+1 I definitely like the idea of scheduled releases.

I wonder if cutting the release branch a month ahead of time is overkill,
but I guess we do seem to keep finding issues after the branch is cut.

-Dan

On Thu, Oct 4, 2018 at 1:25 PM Alexander Murmann <amurm...@pivotal.io>
wrote:

> Hi everyone,
>
> I want to propose shipping Geode on a regular cadence. My concrete proposal
> is to ship Geode every 3 months on the first weekday. To make sure we hit
> that date we would cut the release 1 months prior to that day.
>
> *Why?*
> Knowing on what day the release will get cut and on what day we ship allows
> community members to plan their contributions.

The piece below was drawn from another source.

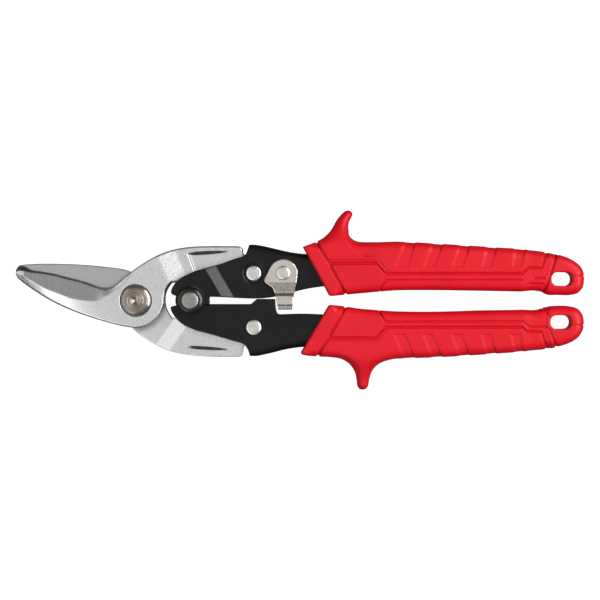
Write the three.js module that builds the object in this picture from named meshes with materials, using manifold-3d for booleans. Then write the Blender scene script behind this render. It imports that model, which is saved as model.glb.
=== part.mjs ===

If I want my feature to be
> in the next release I know by when I need to have it merged to develop and
> can plan accordingly. As a user who is waiting for a particular feature or
> fix that's already on develop, I know when to expect the release that
> includes this work and again, can plan accordingly.
>
> This makes working and using Apache Geode more predictable which makes all
> our lives less stressful. To make this work, it's important to be strict
> about cutting the release branch on the set date and only allow critical
> fixes after the release has been cut. Once we start compromising on this,
> we go down a slippery slope that ultimately leads to not getting the
> predictability benefits described here.
>
> Some other successful Apache projects share similar approaches:
>
>    - Kafka
>    <https://cwiki.apache.org/confluence/display/KAFKA/Future+release+plan>
>    releases every 4 months and cuts the release 1 month prior
>    - PredictionIO <https://predictionio.apache.org/resources/release/>
> releases
>    every 2 months
>    - Spark <https://spark.apache.org/versioning-policy.html> does not seem
>    to have a hard date, but aims to ship every 6 months, so there is at
> least
>    a goal date
>
>
> *What?*
> As stated above, I suggest to release every three months. Given we just
> shipped the next release would go out on January 2nd. That timing in
> unfortunate, due to the holidays. Therefore I propose to aim for a December
> 3rd (1st Monday in December) release. In order to meet that date, we should
> cut the release branch on November 1st. That also means that we should
> start finding a volunteer to manager the release on October 25th. I know
> this seems really close, given we just shipped, but keep in mind that this
> is to avoid the holidays and that we already have close to a month worth of
> work on develop.
>
> *Proposed near future schedule:*
> October 25th: Find release manager
> November 1st: Cut 1.8 release branch
> December 1st: Ship 1.8
> January 28th: Find release manager
> February 1st: Cut 1.9 release branch
> March 1st: Ship 1.9
> and so on...
>
> Thanks for sharing your thoughts and feedback on this!